Katherine Govier's Between Men

by Shaun Hunter


Calgary through the Eyes of Writers

Calgary Stampede Ferris Wheel (Photo: Shelagh McHugh Cherak)

After a decade in Toronto, Suzanne Vail has come back to Calgary. She wanted to settle in the east, but “There she’d had too little weight, no depth; she had passed along the streets like a shadow.” And besides, in Toronto she could never see the sky. “It’s like being up to your eyeballs in hills and trees. It’s like standing on a bed that’s gone soft.”

Coming home to Calgary in the mid-1980s is a bumpy ride. Suzanne is at odds with the city: the traffic, the construction, the macho culture of money. “It was a striving kind of place. Always trying and never, by accident of geography, arriving.”

She cowboys up for Stampede: fringed vest, beaded belt, white Stetson. Only her shit kickers are authentic: riding boots she wore as a teenager during her horsey phase. For old time’s sake, she goes down to the Stampede grounds. She rides the Ferris wheel and reacquaints herself with the view.

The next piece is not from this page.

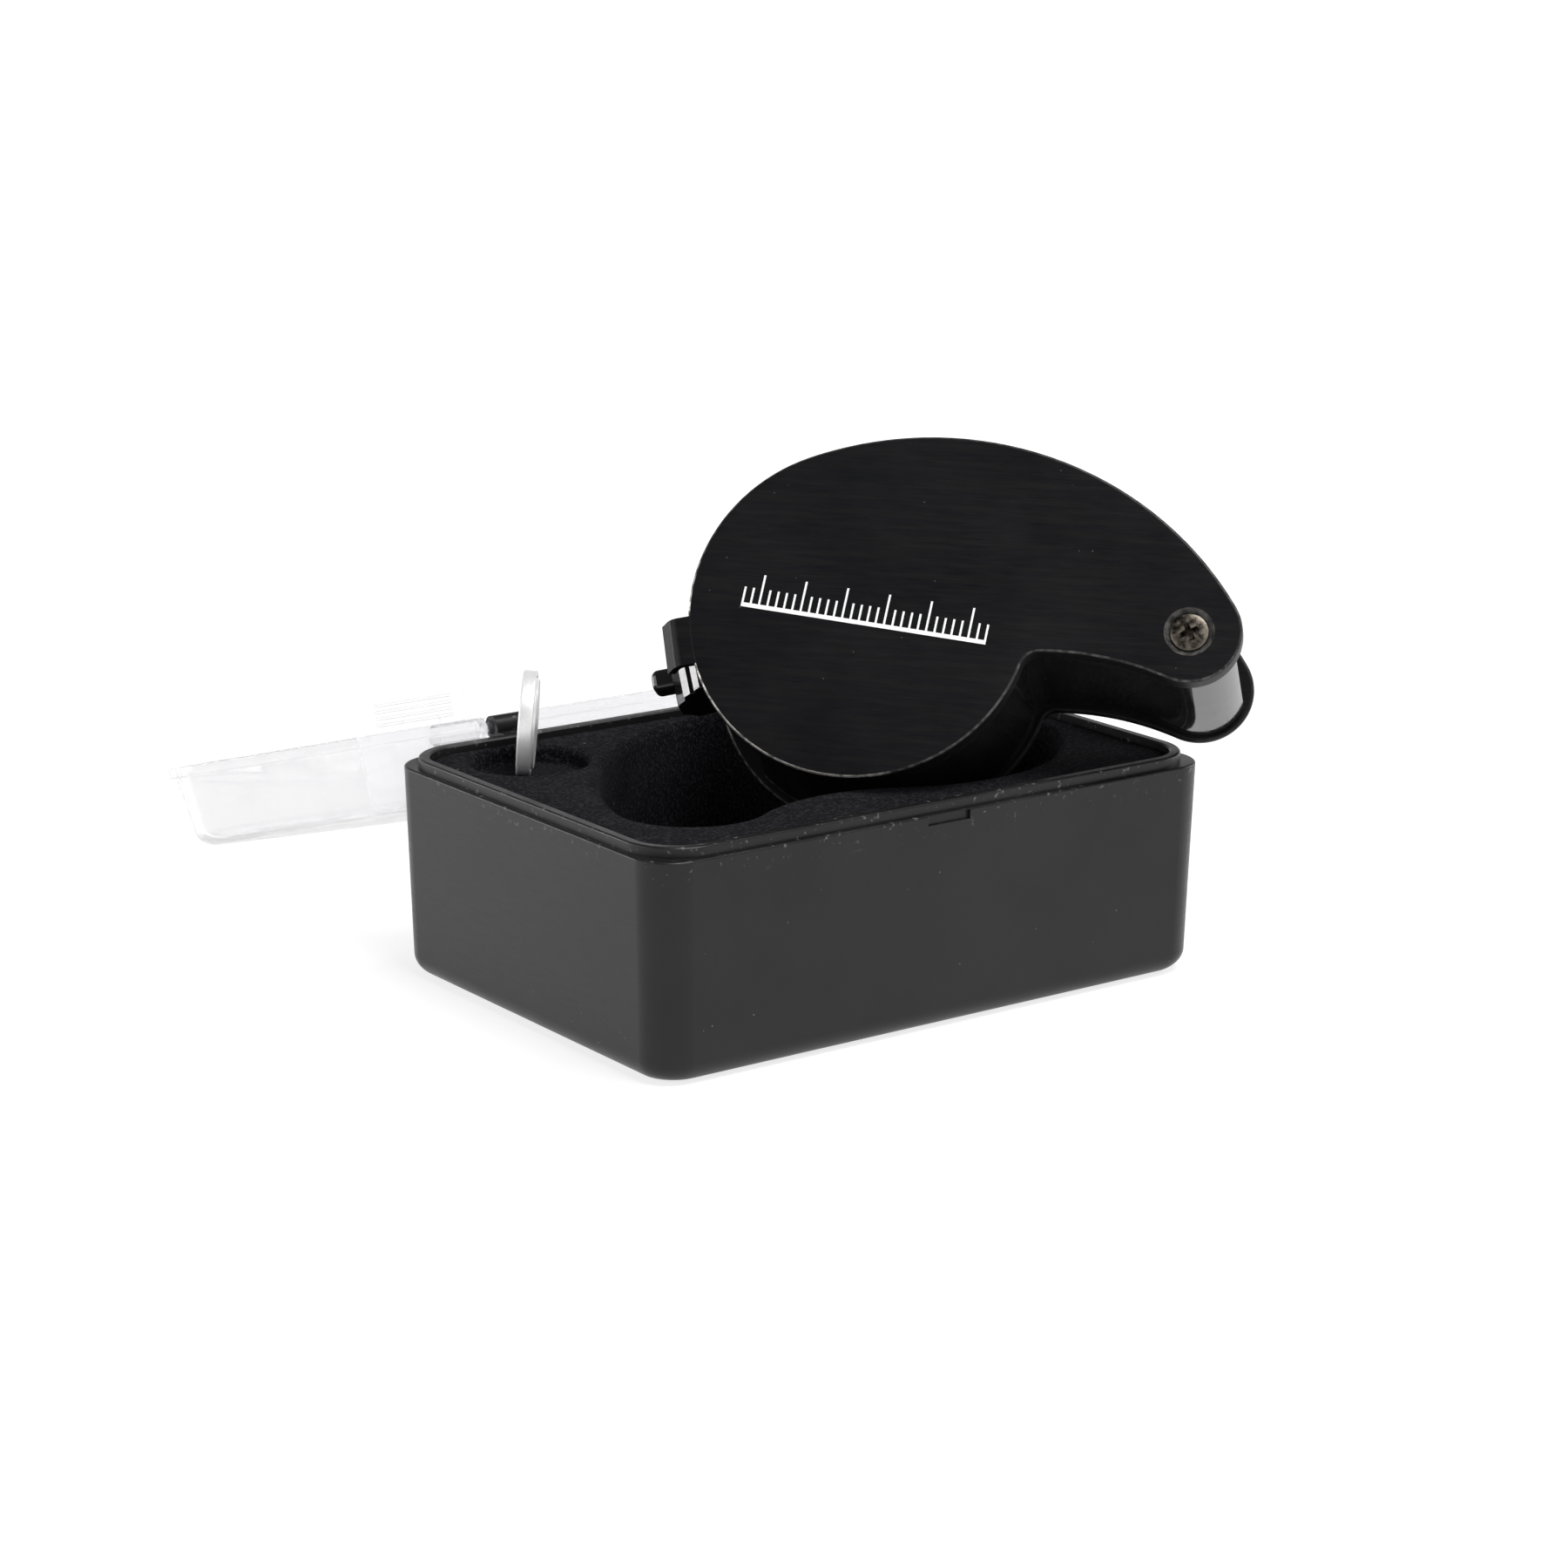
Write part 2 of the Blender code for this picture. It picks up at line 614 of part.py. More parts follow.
def make_pivot(steel, plastic, loupe):
    place = tuple(PIVOT)
    sleeve_top = -COVER_THICKNESS - FIT_GAP
    sleeve_bottom = -SLEEVE_END
    ring = ring_profile(SLEEVE_RADIUS, 0.0013, sleeve_top, sleeve_bottom)
    sleeve = turned("pivot_sleeve", ring, 28, place)
    finish_part(sleeve, steel, loupe)

    washer_bottom = -HOLDER_FRONT + FIT_GAP
    for name, top, bottom in (
        ("front_washer", washer_bottom + 0.0017, washer_bottom),
        ("rear_washer", -HOLDER_BACK - FIT_GAP, sleeve_bottom),
    ):
        washer = turned(name, ring_profile(0.0036, 0.00245, top, bottom), 28, place)
        finish_part(washer, plastic, loupe)

    flange_top = sleeve_bottom - FIT_GAP
    flange_bottom = -REAR_COVER_FRONT + FIT_GAP
    nut_bottom = -THICKNESS + 0.0001
    section = [
        (0.0030, flange_top),
        (0.0030, flange_bottom),
        (0.0020, flange_bottom),
        (0.0020, nut_bottom),
        (0.0011, nut_bottom),
        (0.0011, flange_top),
    ]
    nut = turned("pivot_nut", section, 28, place)
    slot_low = (-0.003, -0.0003, nut_bottom - 0.001)
    slot_high = (0.003, 0.0003, nut_bottom + 0.0005)
    slot = block("nut_slot", slot_low, slot_high)
    slot.data.transform(Matrix.Translation((*place, 0)))
    cut(nut, slot)
    slot.parent = loupe
    finish_part(nut, steel, loupe)

    screw_end = nut_bottom + 0.0003
    section = [
        (0, -0.00010),
        (0.0012, -0.00013),
        (0.0020, -0.00022),
        (0.0022, -0.00035),
        (0.0012, -0.00135),
        (0.0010, -0.00150),
        (0.0010, screw_end),
        (0, screw_end),
    ]
    screw = turned("pivot_screw", section, 28, place)
    arms = []
    for i, turn in enumerate((math.radians(28), math.radians(118))):
        arm = block(f"recess_{i}", (-0.00125, -0.00034, -0.0010), (0.00125, 0.00034, 0.0002))
        arm.data.transform(Matrix.Translation((*place, 0)) @ Matrix.Rotation(turn, 4, "Z"))
        arms.append(arm)
    cut(screw, *arms)
    parent_all(loupe, *arms)
    finish_part(screw, steel, loupe)


def make_holder(surface, lens):
    front, back = -HOLDER_FRONT, -HOLDER_BACK
    holder = plate("lens_holder", loupe_outline(-HOLDER_INSET), back, front, edge=COVER_EDGE)

    front_depth, back_depth = NUB_DEPTHS
    nub = plate("thumb_nub", nub_outline(), -back_depth, -front_depth, 0.0006, helper=True)
    nub.data.transform(Matrix.Rotation(NUB_TURN, 4, "Z"))
    grip = make_grip()
    join(holder, grip, nub)

    start, end = back - 0.001, front + 0.001
    bore = cylinder("barrel_bore", BARREL_OUTER + FIT_GAP, start, end, steps=48)
    eye = cylinder("pivot_eye", SLEEVE_RADIUS + RUNNING_GAP, start, end, PIVOT)
    bay_radius = CELL_DOOR_RADIUS + FIT_GAP
    bay = cylinder("cell_bay", bay_radius, start, back + CELL_BAY_DEPTH, CELL_PLACE, steps=36)
    lamp_hole = cylinder("lamp_hole", 0.00185, start, back + 0.0062, LAMP_PLACE, steps=24)
    bezel_seat = cylinder("bezel_seat", 0.0027, start, back + 0.0012, LAMP_PLACE, steps=24)
    tools = (bore, eye, bay, lamp_hole, bezel_seat)
    cut(holder, *tools)
    parent_all(lens, grip, nub, *tools)
    for item in (holder, grip, nub, *tools):
        item.location = (-PIVOT_REACH, 0, 0)
    finish_part(holder, surface, lens)


def make_grip():
    """The stepped thumb grip, drawn as (reach, depth) and run along the round part's edge."""
    steps = [(0.0170, -0.0056), (0.0205, -0.0056), (0.0213, -0.0064), (0.0213, -0.0070)]
    steps += [(0.0219, -0.0070), (0.0228, -0.0079), (0.0228, -0.0088), (0.0240, -0.0104)]
    steps += [(0.0240, -0.0134), (0.0222, -0.0156), (0.0170, -0.0156)]
    grip = plate("thumb_grip", steps, -GRIP_HALF_WIDTH, GRIP_HALF_WIDTH, helper=True)
    stand = Matrix.Rotation(math.pi / 2, 4, "X")
    grip.data.transform(Matrix.Rotation(GRIP_TURN, 4, "Z") @ stand)
    return grip


def nub_outline():
    """The thumb nub from above: a tongue with a round end, along local +X."""
    half = NUB_HALF_WIDTH
    corner = NUB_CORNER
    low = (NUB_RADIUS - corner, -half + corner)
    high = (NUB_RADIUS - corner, half - corner)
    points = [(0.0170, half), (0.0170, -half)]
    points += arc(low, corner, -math.pi / 2, 0, 4)
    points += arc(high, corner, 0, math.pi / 2, 4)
    return points


def lens_profile(edge_front, dome_sign):
    """A plano-convex lens: flat rim of LENS_FLAT, dome of LENS_DOME towards dome_sign."""
    dome_edge = LENS_RADIUS - 0.0015
    sphere = (dome_edge**2 + LENS_DOME**2) / (2 * LENS_DOME)
    edge_back = edge_front - LENS_FLAT
    steps = 5
    sag = []
    for i in range(steps + 1):
        radius = dome_edge * (1 - i / steps)
        sag.append((radius, LENS_DOME - sphere + math.sqrt(sphere**2 - radius**2)))
    if dome_sign < 0:
        dome = [(radius, edge_back - height) for radius, height in sag]
        return [(0, edge_front), (LENS_RADIUS, edge_front), (LENS_RADIUS, edge_back), *dome]
    dome = [(radius, edge_front + height) for radius, height in reversed(sag)]
    return [*dome, (LENS_RADIUS, edge_front), (LENS_RADIUS, edge_back), (0, edge_back)]


def ring_profile(outer, inner, top, bottom):
    return [(outer, top), (outer, bottom), (inner, bottom), (inner, top)]


def make_optics(glass, metal, plastic, lens):
    place = (-PIVOT_REACH, 0)
    top = -HOLDER_FRONT - 0.0003
    barrel_bottom = -HOLDER_BACK + 0.0006
    pieces = []

    barrel = ring_profile(BARREL_OUTER, BARREL_INNER, top, barrel_bottom)
    pieces.append((turned("lens_barrel", barrel, 48, place), metal))
    ring_top = top - 0.0003
    front_ring = ring_profile(LENS_RADIUS, RING_INNER, ring_top, ring_top - RING_HEIGHT)
    pieces.append((turned("front_retaining_ring", front_ring, 36, place), metal))
    eye_front = ring_top - RING_HEIGHT - FIT_GAP
    pieces.append((turned("eye_lens", lens_profile(eye_front, -1), 36, place), glass))

    ring_bottom = barrel_bottom + 0.0003
    rear_ring = ring_profile(LENS_RADIUS, RING_INNER, ring_bottom + RING_HEIGHT, ring_bottom)
    pieces.append((turned("rear_retaining_ring", rear_ring, 36, place), metal))
    field_front = ring_bottom + RING_HEIGHT + FIT_GAP + LENS_FLAT
    pieces.append((turned("field_lens", lens_profile(field_front, 1), 36, place), glass))

    spacer_top = eye_front - LENS_FLAT - FIT_GAP
    spacer = ring_profile(LENS_RADIUS, 0.0114, spacer_top, field_front + FIT_GAP)
    pieces.append((turned("lens_spacer", spacer, 36, place), plastic))
    for piece, surface in pieces:
        finish_part(piece, surface, lens)


def disc_profile(radius, top, bottom):
    return [(0, top), (radius, top), (radius, bottom), (0, bottom)]


def make_lamp(lamp, steel, brass, dark, lens):
    back = -HOLDER_BACK
    place = (LAMP_PLACE[0] - PIVOT_REACH, LAMP_PLACE[1])
    base = back + 0.0050
    shoulder = back + 0.0019
    dome = [(LAMP_RADIUS * math.cos(a), shoulder - LAMP_RADIUS * math.sin(a)) for a in steps_of(5)]
    bulb = turned("led_lamp", [(0, base), (LAMP_RADIUS, base), *dome], 20, place)
    finish_part(bulb, lamp, lens)
    ring = ring_profile(0.0024, 0.0018, back + 0.0009, back + 0.0001)
    bezel = turned("led_bezel", ring, 24, place)
    finish_part(bezel, steel, lens)

    # The cell lies between two spring contacts, stacked down from the bay's floor to its door.
    place = (CELL_PLACE[0] - PIVOT_REACH, CELL_PLACE[1])
    contact_top = back + CELL_BAY_DEPTH - FIT_GAP
    disc = disc_profile(0.0040, contact_top, contact_top - CONTACT_THICKNESS)
    negative = turned("negative_contact", disc, 24, place)
    finish_part(negative, brass, lens)
    cell_top = contact_top - CONTACT_THICKNESS - FIT_GAP
    cell = turned("working_cell", cell_profile(cell_top), 36, place)
    finish_part(cell, steel, lens)
    contact = cell_top - CELL_THICKNESS - FIT_GAP
    disc = disc_profile(0.0050, contact, contact - CONTACT_THICKNESS)
    positive = turned("positive_contact", disc, 24, place)
    finish_part(positive, brass, lens)
    door_top = contact - CONTACT_THICKNESS - FIT_GAP
    disc = disc_profile(CELL_DOOR_RADIUS, door_top, back + 0.0001)
    door = turned("battery_door", disc, 36, place)
    slot = block("door_slot", (-0.0042, -0.0005, back - 0.001), (0.0042, 0.0005, back + 0.0006))
    slot.location = (*place, 0)
    slot.parent = lens
    cut(door, slot)
    finish_part(door, dark, lens)

    leaf_low = -HOLDER_FRONT + 0.0002
    low = (-0.0100, 0.0030, leaf_low)
    high = (-0.0045, 0.0052, leaf_low + CONTACT_THICKNESS)
    leaf = block("switch_leaf", low, high, helper=False)
    finish_part(leaf, brass, lens)


def steps_of(count):
    """Angles from 0 to a right angle."""
    return [math.pi / 2 * i / count for i in range(count + 1)]


def cell_profile(top):
    """A coin cell with its smaller cap up, the gasket's step and a rounded can."""
    cap = CELL_RADIUS - 0.0009
    edge = 0.0002
    bottom = top - CELL_THICKNESS
    return [
        (0, top),
        (cap, top),
        (cap + 0.0002, top - 0.0003),
        (CELL_RADIUS - edge, top - 0.0003),
        (CELL_RADIUS, top - 0.0003 - edge),
        (CELL_RADIUS, bottom + edge),
        (CELL_RADIUS - edge, bottom),
        (0, bottom),
    ]


def make_spare_cell(surface):
    """The spare cell stands on its edge in its recess, leaning a little."""
    cell = turned("spare_cell", cell_profile(CELL_THICKNESS / 2), 40)
    turn = Matrix.Rotation(SPARE_CELL_TURN, 4, "Z")
    cell.matrix_world = turn @ Matrix.Rotation(math.pi / 2 + SPARE_CELL_TILT, 4, "Y")
    support = CELL_RADIUS * math.cos(SPARE_CELL_TILT)
    support += CELL_THICKNESS / 2 * math.sin(SPARE_CELL_TILT)
    height = INSERT_TOP - CELL_RECESS_DEPTH + FIT_GAP + support
    cell.location = (*CELL_RECESS, height)
    finish_part(cell, surface)


def main():
    clear_scene()
    black_case = material("case_plastic", (0.012, 0.012, 0.013), 0.45)
    flock = material("flock", (0.006, 0.006, 0.008), 1.0)
    clear = material("clear_plastic", (0.95, 0.95, 0.95), 0.08, transmission=1.0)
    satin = material("satin_black", (0.015, 0.014, 0.014), 0.42, 0.6)
    gloss = material("gloss_black", (0.008, 0.008, 0.009), 0.12)
    steel = material("steel", (0.55, 0.55, 0.56), 0.3, 1.0)
    dark_screw = material("dark_screw", (0.05, 0.048, 0.045), 0.35, 1.0)
    brass = material("brass", (0.72, 0.55, 0.28), 0.35, 1.0)
    glass = material("glass", (0.98, 0.98, 0.98), 0.02, transmission=1.0)
    lamp = material("lamp", (0.95, 0.93, 0.80), 0.15, transmission=0.6)
    nylon = material("nylon", (0.75, 0.74, 0.70), 0.5)

    make_case_base(black_case)
    make_insert(flock)
    hinge = empty("lid_hinge")
    hinge.location = (0, HINGE_Y, HINGE_Z)
    hinge.rotation_euler = (-LID_OPEN, 0, 0)
    make_lid(clear, hinge)
    make_spare_cell(steel)

    loupe = empty("loupe")
    place = Matrix.Translation(LOUPE_PLACE)
    stand = Euler((math.pi / 2 - LOUPE_LEAN, 0, LOUPE_TURN)).to_matrix().to_4x4()
    loupe.matrix_world = place @ stand @ Matrix.Rotation(LOUPE_ROLL, 4, "Z")
    make_front_cover(satin, loupe)
    make_rear_cover(satin, loupe)
    make_spine(gloss, loupe)
    make_pivot(dark_screw, nylon, loupe)

    lens = empty("lens_pivot", loupe)
    lens.location = (PIVOT_REACH, 0, 0)
    make_holder(gloss, lens)
    make_optics(glass, satin, gloss, lens)
    make_lamp(lamp, steel, brass, gloss, lens)


main()
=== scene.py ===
"""The looks of the hand lens and its case: finer shapes, materials, light and camera.

Metres, +Z up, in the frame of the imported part. The hand lens has a frame of its own: its round
part is centred on local Z, its pivot lies along local +X, and its front face is at local z = 0.
"""

import json
import math

import bmesh
import bpy
from mathutils import Euler, Matrix, Vector

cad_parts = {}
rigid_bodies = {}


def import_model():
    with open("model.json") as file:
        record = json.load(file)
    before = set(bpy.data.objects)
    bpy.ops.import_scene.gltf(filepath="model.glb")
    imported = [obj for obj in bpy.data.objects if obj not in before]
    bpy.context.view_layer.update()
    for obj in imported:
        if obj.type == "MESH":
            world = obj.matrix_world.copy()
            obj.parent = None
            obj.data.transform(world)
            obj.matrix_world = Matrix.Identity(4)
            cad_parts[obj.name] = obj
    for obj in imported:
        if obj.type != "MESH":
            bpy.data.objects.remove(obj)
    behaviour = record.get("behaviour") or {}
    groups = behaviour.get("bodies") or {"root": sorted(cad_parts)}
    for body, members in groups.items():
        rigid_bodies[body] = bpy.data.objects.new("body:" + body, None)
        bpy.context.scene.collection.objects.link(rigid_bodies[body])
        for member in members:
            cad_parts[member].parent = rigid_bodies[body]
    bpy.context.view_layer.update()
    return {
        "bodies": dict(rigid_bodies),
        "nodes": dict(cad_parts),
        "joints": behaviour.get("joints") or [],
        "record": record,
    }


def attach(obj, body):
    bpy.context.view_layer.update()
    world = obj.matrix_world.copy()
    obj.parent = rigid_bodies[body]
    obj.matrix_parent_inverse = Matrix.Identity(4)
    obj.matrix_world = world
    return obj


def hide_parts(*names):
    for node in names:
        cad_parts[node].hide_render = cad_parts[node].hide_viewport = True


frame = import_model()

FIT_GAP = 0.0003
RUNNING_GAP = 0.00008

# Case
CASE_LENGTH = 0.0790
CASE_WIDTH = 0.0564
CASE_CORNER = 0.0047
CASE_DRAFT = 0.00056
CASE_FILLET = 0.0026
LEDGE_HEIGHT = 0.0256
LEDGE_WIDTH = 0.00075
MOULDED_EDGE = 0.00025
LIP_HEIGHT = 0.0012
LIP_CORNER = 0.0065
LIP_WALL = 0.0013
FLOOR = 0.0020
INSERT_TOP = 0.0260
POCKET_FLOOR = 0.0045
POCKET_FLARE = 0.0011
POCKET_FILLET = 0.0012
CELL_RECESS = (-0.0265, 0.0180)
CELL_RECESS_RADIUS = 0.0070
CELL_RECESS_DEPTH = 0.0022

POCKET_CENTRE = (0.0128, 0.0027)
POCKET_TURN = math.radians(200)
POCKET_CLEARANCE = 0.0023
POCKET_LAND_RADIUS = 0.0200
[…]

She was on the front of the wheel, gently swinging. It turned a dozen feet and stopped to load. She saw her years stacked beneath her in stages; she had ridden on that seat, and then that one. She could see up to the North Hill, down to the river. There was so much out there, in this large bowl offered of the city, much more even than she ever thought. The higher she got the more she could see. There was no need for limits. The wheel turned and stopped, turned and stopped. At last it was full. Grandly lifting to begin the descent, she rose up from the centre and went over the top.